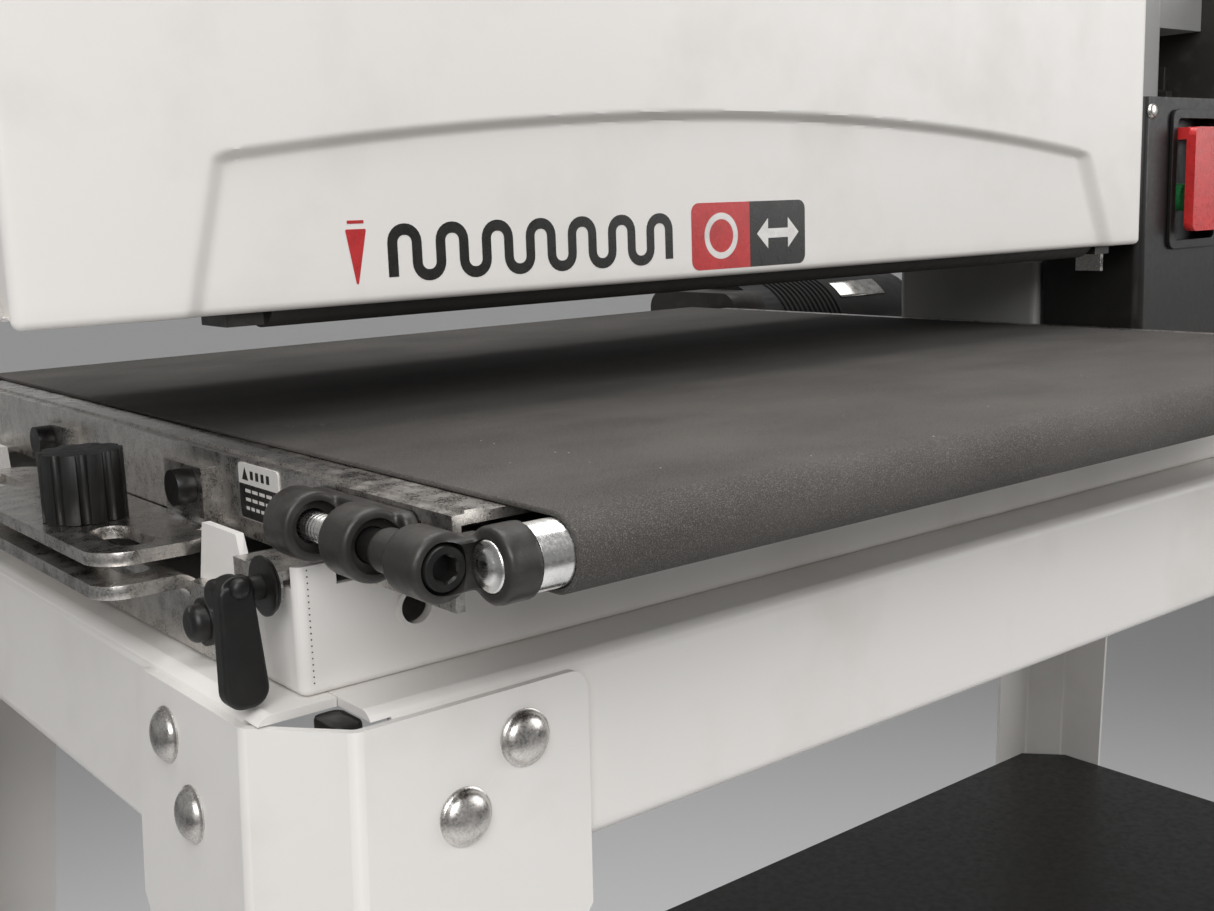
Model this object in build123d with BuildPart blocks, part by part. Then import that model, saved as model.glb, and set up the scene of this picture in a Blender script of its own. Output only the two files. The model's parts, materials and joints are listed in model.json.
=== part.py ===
"""Open-end oscillating drum sander with a power-fed conveyor table on a splayed steel stand.

Lengths are in millimetres. The machine datum is the left front top corner of the conveyor bed:
X runs along the drum from the open end to the column, Y from the infeed to the outfeed side and
Z is up from the belt's working surface. The row origin is on the floor, under the middle of the
bounding box, and at() turns machine coordinates into row coordinates.
"""
import os
from math import atan2, cos, pi, radians, sin, tan

from build123d import *

# --- Row origin ---------------------------------------------------------------------------------
ORIGIN_X = 377.0
ORIGIN_Y = 226.75
BELT_HEIGHT = 850.0

# --- Conveyor -----------------------------------------------------------------------------------
BELT_WIDTH = 440.0
BELT_THICKNESS = 1.5
BELT_RADIUS = 10.0
ROLLER_Z = -BELT_RADIUS
IDLER_Y = -17.5
DRIVE_Y = 417.0
ROLLER_RADIUS = BELT_RADIUS - BELT_THICKNESS - 0.3
ROLLER_SHAFT_RADIUS = 6.2
RUNNING_GAP = 0.05

# --- Table --------------------------------------------------------------------------------------
TABLE_LEFT = -16.0
TABLE_RIGHT = BELT_WIDTH + 16.0
TABLE_SHEET = 2.5
TABLE_FRONT = 0.0
TABLE_REAR = 398.0
TABLE_BOTTOM = -25.0
MIDDLE_Y = 208.5
LOWER_BOLTS_Y, LOWER_BOLTS_Z = (104.0, 2 * MIDDLE_Y - 104.0), -45.0
UPPER_BOLTS_Y = (143.0, 2 * MIDDLE_Y - 143.0)
BRACKET_BOLT_Z = -12.8
BRACKET_SHEET = 4.0
UPPER_PLATE_Z, LOWER_PLATE_Z = -25.0, -33.0
KNOB_PLACE = (-41.0, 178.0)
BRACKET_BEND_RADIUS = 7.0
LEVER_Y = 62.0
LEVER_PIVOT_Z = -26.3
LEVER_STUD_RADIUS = 2.5

# --- Base and stand -----------------------------------------------------------------------------
BASE_LEFT, BASE_RIGHT = -30.0, 784.0
BASE_FRONT, BASE_REAR = 55.0, 2 * MIDDLE_Y - 55.0
BASE_BOTTOM = -57.0
BASE_SHEET = 2.5
BASE_BEND_RADIUS = 3.0
STAND_MIDDLE_X = 377.0
STAND_HALF_X = 425.0
STAND_HALF_Y = 177.5
STAND_SHEET = 2.5
LEG_TOP = -60.0
LEG_BOTTOM = -835.0
LEG_SPLAY = radians(4.0)
LEG_CORNER_X, LEG_CORNER_Y = 20.0, 24.0
LEG_PLATE_X, LEG_PLATE_Y = 94.0, 96.0
LEG_BEND_RADIUS = 5.0
RAIL_BOTTOM = -111.5
RAIL_BEND_RADIUS = 5.0
SHELF_TOP = -406.0
FOOT_RADIUS = 17.0
BOLT_RADIUS = 4.0
BOLT_HEAD_RADIUS = 8.25

# --- Head ---------------------------------------------------------------------------------------
DRUM_RADIUS = 63.5
DRUM_LEFT, DRUM_RIGHT = 30.0, 436.0
DRUM_Z = 100.0
WRAP_THICKNESS = 1.2
SHAFT_RADIUS = 12.5
COVER_LEFT, COVER_RIGHT = -75.0, 470.0
COVER_FRONT, COVER_RECESS = 116.5, 120.0
COVER_BOTTOM, COVER_TOP = 40.0, 190.0
COVER_SHEET = 2.0
HINGE_Y, HINGE_Z = 292.0, 184.0
PRESSURE_RADIUS = 10.0
PRESSURE_Z = 44.5
PRESSURE_Y = {"infeed": 134.0, "outfeed": 2 * MIDDLE_Y - 134.0}
OUTBOARD_PLATE = (-12.0, 0.0)
INBOARD_PLATE = (443.0, 455.0)
BEAM_Z = (168.0, 186.0)
BEAM_Y = (178.0, 262.0)

# --- Column -------------------------------------------------------------------------------------
COLUMN_LEFT, COLUMN_RIGHT = 470.0, 600.0
COLUMN_TOP = 30.0
POST_Y = 246.0
POSTS_X = (500.0, 578.0)
POST_RADIUS = 11.0
SCREW_X = 539.0
SCREW_RADIUS = 8.0
CAP_Z = (284.0, 300.0)
CARRIAGE_X = (474.0, 596.0)
CARRIAGE_Z = (68.0, 186.0)
CRANK_RADIUS = 62.0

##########

WHAT IS NEEDED: Quote the data above in full, changing nothing.

THE ANSWER:
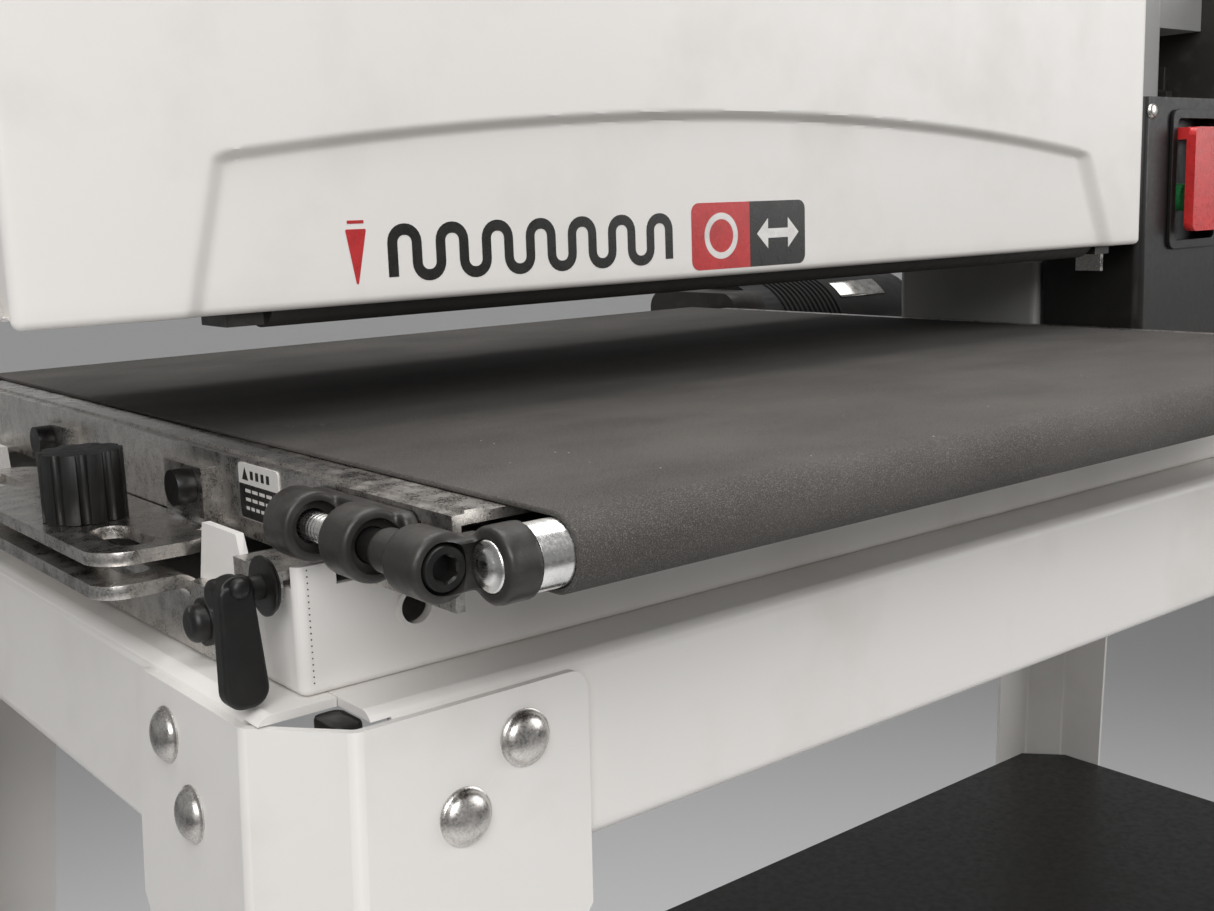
Model this object in build123d with BuildPart blocks, part by part. Then import that model, saved as model.glb, and set up the scene of this picture in a Blender script of its own. Output only the two files. The model's parts, materials and joints are listed in model.json.
=== part.py ===
"""Open-end oscillating drum sander with a power-fed conveyor table on a splayed steel stand.

Lengths are in millimetres. The machine datum is the left front top corner of the conveyor bed:
X runs along the drum from the open end to the column, Y from the infeed to the outfeed side and
Z is up from the belt's working surface. The row origin is on the floor, under the middle of the
bounding box, and at() turns machine coordinates into row coordinates.
"""
import os
from math import atan2, cos, pi, radians, sin, tan

from build123d import *

# --- Row origin ---------------------------------------------------------------------------------
ORIGIN_X = 377.0
ORIGIN_Y = 226.75
BELT_HEIGHT = 850.0

# --- Conveyor -----------------------------------------------------------------------------------
BELT_WIDTH = 440.0
BELT_THICKNESS = 1.5
BELT_RADIUS = 10.0
ROLLER_Z = -BELT_RADIUS
IDLER_Y = -17.5
DRIVE_Y = 417.0
ROLLER_RADIUS = BELT_RADIUS - BELT_THICKNESS - 0.3
ROLLER_SHAFT_RADIUS = 6.2
RUNNING_GAP = 0.05

# --- Table --------------------------------------------------------------------------------------
TABLE_LEFT = -16.0
TABLE_RIGHT = BELT_WIDTH + 16.0
TABLE_SHEET = 2.5
TABLE_FRONT = 0.0
TABLE_REAR = 398.0
TABLE_BOTTOM = -25.0
MIDDLE_Y = 208.5
LOWER_BOLTS_Y, LOWER_BOLTS_Z = (104.0, 2 * MIDDLE_Y - 104.0), -45.0
UPPER_BOLTS_Y = (143.0, 2 * MIDDLE_Y - 143.0)
BRACKET_BOLT_Z = -12.8
BRACKET_SHEET = 4.0
UPPER_PLATE_Z, LOWER_PLATE_Z = -25.0, -33.0
KNOB_PLACE = (-41.0, 178.0)
BRACKET_BEND_RADIUS = 7.0
LEVER_Y = 62.0
LEVER_PIVOT_Z = -26.3
LEVER_STUD_RADIUS = 2.5

# --- Base and stand -----------------------------------------------------------------------------
BASE_LEFT, BASE_RIGHT = -30.0, 784.0
BASE_FRONT, BASE_REAR = 55.0, 2 * MIDDLE_Y - 55.0
BASE_BOTTOM = -57.0
BASE_SHEET = 2.5
BASE_BEND_RADIUS = 3.0
STAND_MIDDLE_X = 377.0
STAND_HALF_X = 425.0
STAND_HALF_Y = 177.5
STAND_SHEET = 2.5
LEG_TOP = -60.0
LEG_BOTTOM = -835.0
LEG_SPLAY = radians(4.0)
LEG_CORNER_X, LEG_CORNER_Y = 20.0, 24.0
LEG_PLATE_X, LEG_PLATE_Y = 94.0, 96.0
LEG_BEND_RADIUS = 5.0
RAIL_BOTTOM = -111.5
RAIL_BEND_RADIUS = 5.0
SHELF_TOP = -406.0
FOOT_RADIUS = 17.0
BOLT_RADIUS = 4.0
BOLT_HEAD_RADIUS = 8.25

# --- Head ---------------------------------------------------------------------------------------
DRUM_RADIUS = 63.5
DRUM_LEFT, DRUM_RIGHT = 30.0, 436.0
DRUM_Z = 100.0
WRAP_THICKNESS = 1.2
SHAFT_RADIUS = 12.5
COVER_LEFT, COVER_RIGHT = -75.0, 470.0
COVER_FRONT, COVER_RECESS = 116.5, 120.0
COVER_BOTTOM, COVER_TOP = 40.0, 190.0
COVER_SHEET = 2.0
HINGE_Y, HINGE_Z = 292.0, 184.0
PRESSURE_RADIUS = 10.0
PRESSURE_Z = 44.5
PRESSURE_Y = {"infeed": 134.0, "outfeed": 2 * MIDDLE_Y - 134.0}
OUTBOARD_PLATE = (-12.0, 0.0)
INBOARD_PLATE = (443.0, 455.0)
BEAM_Z = (168.0, 186.0)
BEAM_Y = (178.0, 262.0)

# --- Column -------------------------------------------------------------------------------------
COLUMN_LEFT, COLUMN_RIGHT = 470.0, 600.0
COLUMN_TOP = 30.0
POST_Y = 246.0
POSTS_X = (500.0, 578.0)
POST_RADIUS = 11.0
SCREW_X = 539.0
SCREW_RADIUS = 8.0
CAP_Z = (284.0, 300.0)
CARRIAGE_X = (474.0, 596.0)
CARRIAGE_Z = (68.0, 186.0)
CRANK_RADIUS = 62.0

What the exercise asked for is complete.